Ned Quinn

Personal information
- Born: May 1923 Ardrahan, County Galway, Ireland
- Died: 22 May 2019 (aged 96) Galway, County Galway, Ireland
- Height: 5 ft 10 in (178 cm)

Sport
- Sport: Hurling
- Position: Left wing-back

Club
- Years: Club
- Ardrahan

Club titles
- Galway titles: 1

Inter-county
- Years: County
- 1949–1954: Galway

Inter-county titles
- All-Irelands: 0
- NHL: 1

= Ned Quinn =

Irish hurler (1923–2019)

Edward Quinn (May 1923 – 22 May 2019) was an Irish hurler who played as a left wing-back for the Galway senior team.

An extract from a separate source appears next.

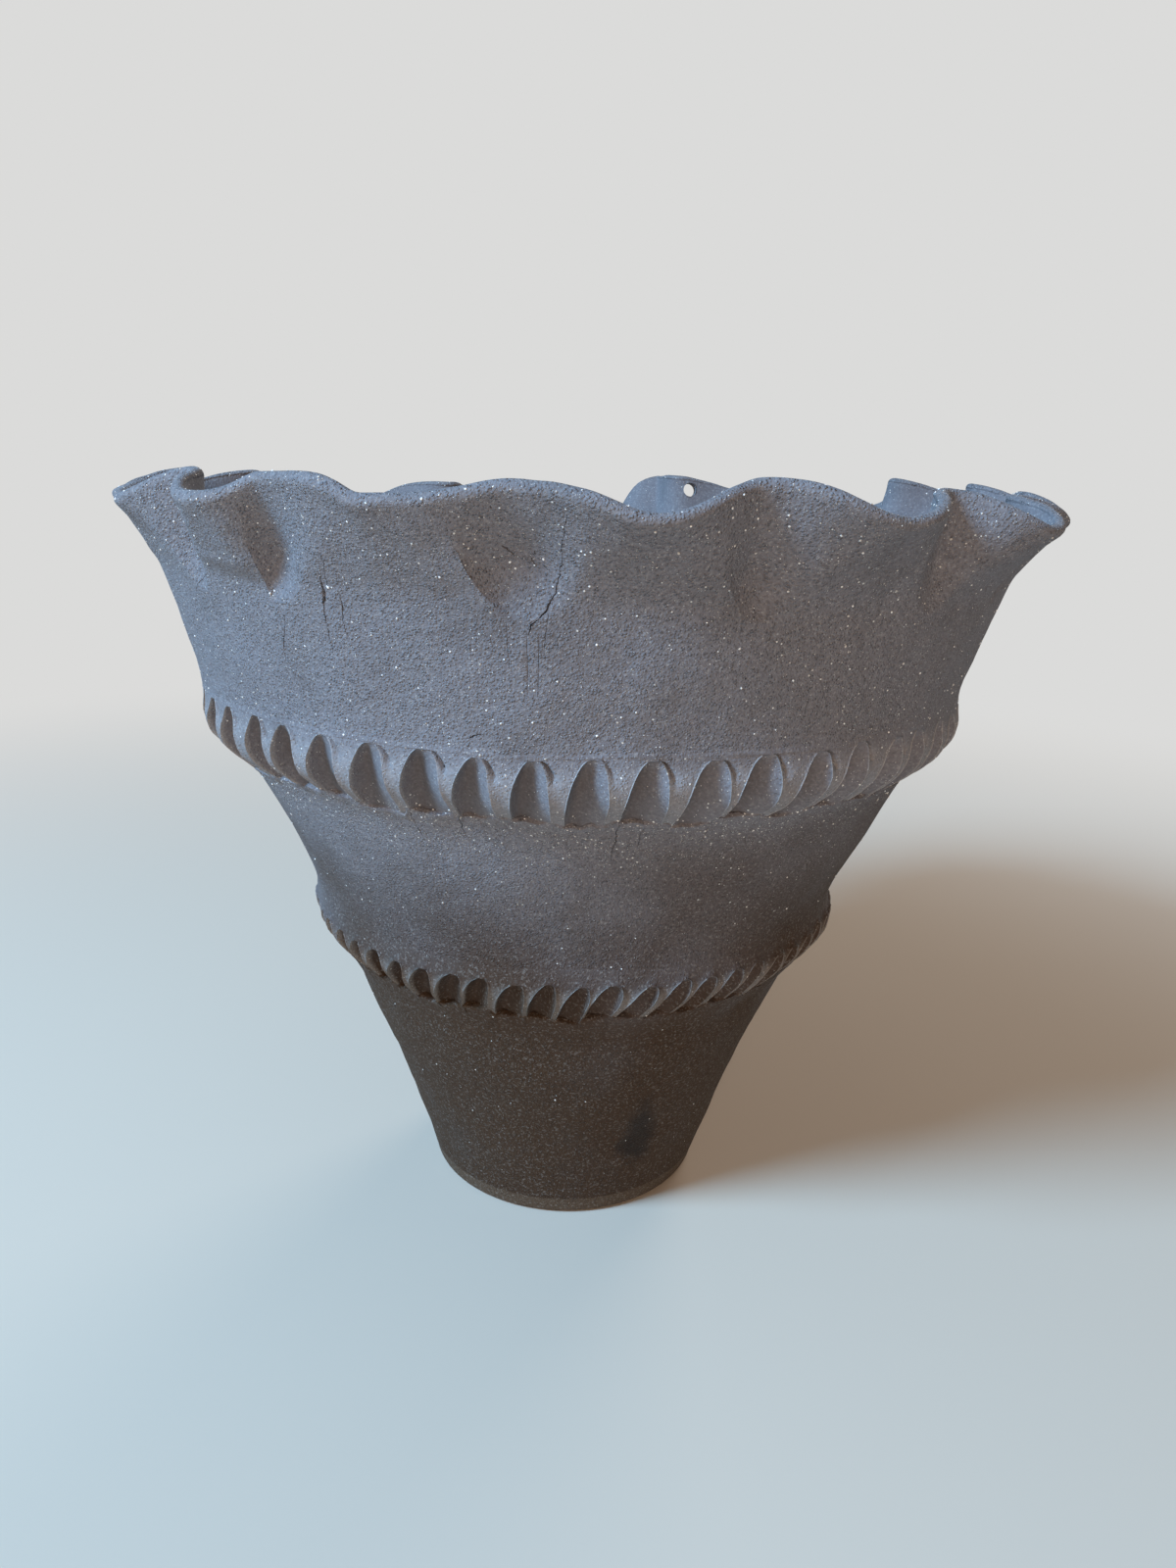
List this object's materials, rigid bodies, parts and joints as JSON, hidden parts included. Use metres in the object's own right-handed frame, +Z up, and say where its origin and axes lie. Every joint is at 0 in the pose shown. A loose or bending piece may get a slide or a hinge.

Born in Ardrahan, County Galway, Quinn first arrived on the inter-county scene at the age of seventeen when he first linked up with the Galway minor team. He made his senior debut during the 1949-50 league. Quinn immediately became a regular member of the starting fifteen, and won one National Hurling League medal. He was an All-Ireland runner-up on one occasion.

Quinn was a member of the Connacht inter-provincial team on a number of occasions, however, he never won a Railway Cup medal. At club level he is a one-time championship medallist with Ardrahan.

Corless retired from inter-county hurling following the conclusion of the 1954 championship.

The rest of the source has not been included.